• _Supplied data_:
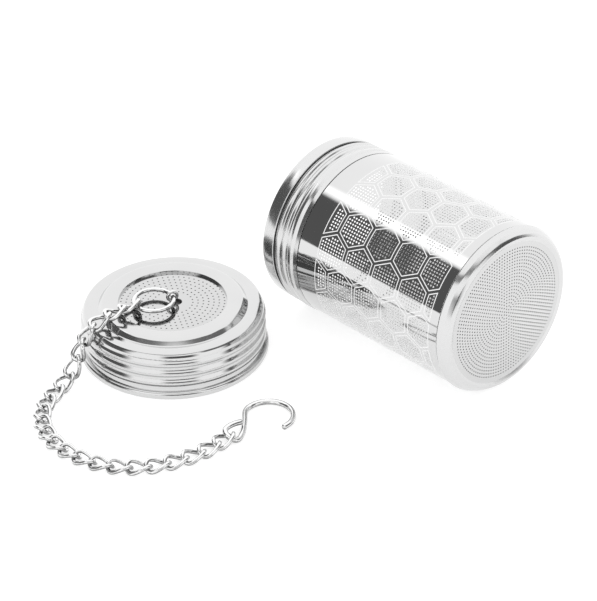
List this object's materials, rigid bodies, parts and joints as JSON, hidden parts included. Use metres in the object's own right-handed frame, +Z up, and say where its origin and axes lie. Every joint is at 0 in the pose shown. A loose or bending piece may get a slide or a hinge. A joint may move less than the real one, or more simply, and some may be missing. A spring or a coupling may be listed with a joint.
{
  "type": "tea infuser",
  "caption": "Stainless steel tea infuser: a perforated cylinder basket on its side, its ribbed screw lid beside it, and a curb chain with an S-hook.",
  "frame": {"origin": "middle of the footprint of the whole laid-out set, on the table it stands on", "axes": "+Z up; the basket's axis runs along +X, its mouth towards -X and its perforated base at the +X end; the lid, chain and hook lie on the -Y side"},
  "size_m": [0.1042, 0.13, 0.0479],
  "materials": {
    "polished_sheet": "mirror-polished stainless sheet with fine turning lines",
    "satin_sheet": "satin stainless sheet, perforated",
    "bright_wire": "bright drawn stainless wire"
  },
  "bodies": {
    "basket": {"basket_collar": "polished_sheet", "basket_wall": "polished_sheet", "base_rim": "polished_sheet", "base_strainer": "satin_sheet"},
    "lid": {"lid_cap": "polished_sheet", "lid_strainer": "satin_sheet"},
    "eyelet": {"lid_eyelet": "bright_wire"},
    "ring": {"chain_ring": "bright_wire"},
    "hook": {"s_hook": "bright_wire"},
    "link_01": {"chain_link_01": "bright_wire"},
    "link_02": {"chain_link_02": "bright_wire"},
    "link_03": {"chain_link_03": "bright_wire"},
    "link_04": {"chain_link_04": "bright_wire"},
    "link_05": {"chain_link_05": "bright_wire"},
    "link_06": {"chain_link_06": "bright_wire"},
    "link_07": {"chain_link_07": "bright_wire"},
    "link_08": {"chain_link_08": "bright_wire"},
    "link_09": {"chain_link_09": "bright_wire"},
    "link_10": {"chain_link_10": "bright_wire"},
    "link_11": {"chain_link_11": "bright_wire"},
    "link_12": {"chain_link_12": "bright_wire"},
    "link_13": {"chain_link_13": "bright_wire"},
    "link_14": {"chain_link_14": "bright_wire"},
    "link_15": {"chain_link_15": "bright_wire"},
    "link_16": {"chain_link_16": "bright_wire"},
    "link_17": {"chain_link_17": "bright_wire"},
    "link_18": {"chain_link_18": "bright_wire"},
    "link_19": {"chain_link_19": "bright_wire"},
    "link_20": {"chain_link_20": "bright_wire"},
    "link_21": {"chain_link_21": "bright_wire"},
    "link_22": {"chain_link_22": "bright_wire"},
    "link_23": {"chain_link_23": "bright_wire"}
  },
  "joints": [
    {"name": "lid_lift", "type": "slide", "parent": "basket", "child": "lid", "axis": [0, 0, 1], "range_m": [0, 0.06]},
    {"name": "eyelet_swivel", "type": "hinge", "parent": "lid", "child": "eyelet", "pos_m": [-0.0262, -0.0082, 0.014], "axis": [0, 0, 1], "range_deg": [-100, 8]},
    {"name": "ring_lift", "type": "hinge", "parent": "eyelet", "child": "ring", "pos_m": [-0.0262, -0.0082, 0.01655], "axis": [-0.9903, -0.1392, 0], "range_deg": [0, 10]},
    {"name": "link_01_swing", "type": "hinge", "parent": "ring", "child": "link_01", "pos_m": [-0.03032, -0.01734, 0.01655], "axis": [-0.5736, -0.8192, 0], "range_deg": [0, 8]},
    {"name": "link_02_swing", "type": "hinge", "parent": "link_01", "child": "link_02", "pos_m": [-0.0306, -0.02236, 0.01711], "axis": [-0.5736, -0.8192, 0], "range_deg": [0, 4]},
    {"name": "link_03_swing", "type": "hinge", "parent": "link_02", "child": "link_03", "pos_m": [-0.03085, -0.02741, 0.01735], "axis": [-0.5736, -0.8192, 0], "range_deg": [0, 8]},
    {"name": "link_04_swing", "type": "hinge", "parent": "link_03", "child": "link_04", "pos_m": [-0.03175, -0.03206, 0.01558], "axis": [-0.5736, -0.8192, 0], "range_deg": [0, 8]},
    {"name": "link_05_swing", "type": "hinge", "parent": "link_04", "child": "link_05", "pos_m": [-0.03281, -0.03505, 0.01163], "axis": [-0.5736, -0.8192, 0], "range_deg": [0, 8]},
    {"name": "link_06_swing", "type": "hinge", "parent": "link_05", "child": "link_06", "pos_m": [-0.03333, -0.03691, 0.00695], "axis": [-0.5736, -0.8192, 0], "range_deg": [0, 8]},
    {"name": "link_07_swing", "type": "hinge", "parent": "link_06", "child": "link_07", "pos_m": [-0.03309, -0.03994, 0.0029], "axis": [-0.5736, -0.8192, 0], "range_deg": [0, 4]},
    {"name": "link_08_swing", "type": "hinge", "parent": "link_07", "child": "link_08", "pos_m": [-0.03219, -0.04473, 0.00146], "axis": [-0.5736, -0.8192, 0], "range_deg": [0, 8]},
    {"name": "link_09_swing", "type": "hinge", "parent": "link_08", "child": "link_09", "pos_m": [-0.03064, -0.04956, 0.00144], "axis": [0, 0, -1], "range_deg": [-8, 8]},
    {"name": "link_10_swing", "type": "hinge", "parent": "link_09", "child": "link_10", "pos_m": [-0.0282, -0.054, 0.00145], "axis": [0, 0, 1], "range_deg": [-8, 8]},
    {"name": "link_11_swing", "type": "hinge", "parent": "link_10", "child": "link_11", "pos_m": [-0.02469, -0.05766, 0.00145], "axis": [0, 0, -1], "range_deg": [-8, 8]},
    {"name": "link_12_swing", "type": "hinge", "parent": "link_11", "child": "link_12", "pos_m": [-0.02036, -0.06032, 0.00145], "axis": [0, 0, 1], "range_deg": [-8, 8]},
    {"name": "link_13_swing", "type": "hinge", "parent": "link_12", "child": "link_13", "pos_m": [-0.01556, -0.06195, 0.00145], "axis": [0, 0, -1], "range_deg": [-8, 8]},
    {"name": "link_14_swing", "type": "hinge", "parent": "link_13", "child": "link_14", "pos_m": [-0.01051, -0.06253, 0.00145], "axis": [0, 0, 1], "range_deg": [-8, 8]},
    {"name": "link_15_swing", "type": "hinge", "parent": "link_14", "child": "link_15", "pos_m": [-0.00545, -0.06218, 0.00145], "axis": [0, 0, -1], "range_deg": [-8, 8]},
    {"name": "link_16_swing", "type": "hinge", "parent": "link_15", "child": "link_16", "pos_m": [-0.00051, -0.06097, 0.00145], "axis": [0, 0, 1], "range_deg": [-8, 8]},
    {"name": "link_17_swing", "type": "hinge", "parent": "link_16", "child": "link_17", "pos_m": [0.0041, -0.05886, 0.00145], "axis": [0, 0, -1], "range_deg": [-8, 8]},
    {"name": "link_18_swing", "type": "hinge", "parent": "link_17", "child": "link_18", "pos_m": [0.00819, -0.05585, 0.00145], "axis": [0, 0, 1], "range_deg": [-8, 8]},
    {"name": "link_19_swing", "type": "hinge", "parent": "link_18", "child": "link_19", "pos_m": [0.01153, -0.05203, 0.00145], "axis": [0, 0, -1], "range_deg": [-8, 8]},
    {"name": "link_20_swing", "type": "hinge", "parent": "link_19", "child": "link_20", "pos_m": [0.01398, -0.0476, 0.00145], "axis": [0, 0, 1], "range_deg": [-8, 8]},
    {"name": "link_21_swing", "type": "hinge", "parent": "link_20", "child": "link_21", "pos_m": [0.01571, -0.04285, 0.00145], "axis": [0, 0, -1], "range_deg": [-12, 12]},
    {"name": "link_22_swing", "type": "hinge", "parent": "link_21", "child": "link_22", "pos_m": [0.01683, -0.03792, 0.00145], "axis": [0, 0, 1], "range_deg": [-12, 12]},
    {"name": "link_23_swing", "type": "hinge", "parent": "link_22", "child": "link_23", "pos_m": [0.0172, -0.03288, 0.00166], "axis": [0, 0, -1], "range_deg": [-12, 12]},
    {"name": "hook_swing", "type": "hinge", "parent": "link_23", "child": "hook", "pos_m": [0.0171, -0.02784, 0.00195], "axis": [0, 0, 1], "range_deg": [-12, 11]}
  ]
}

• _Objective_:
Write out every line of the preceding listing that contains "axes".

• _Reply to the exercise_:
List this object's materials, rigid bodies, parts and joints as JSON, hidden parts included. Use metres in the object's own right-handed frame, +Z up, and say where its origin and axes lie. Every joint is at 0 in the pose shown. A loose or bending piece may get a slide or a hinge. A joint may move less than the real one, or more simply, and some may be missing. A spring or a coupling may be listed with a joint.
  "frame": {"origin": "middle of the footprint of the whole laid-out set, on the table it stands on", "axes": "+Z up; the basket's axis runs along +X, its mouth towards -X and its perforated base at the +X end; the lid, chain and hook lie on the -Y side"},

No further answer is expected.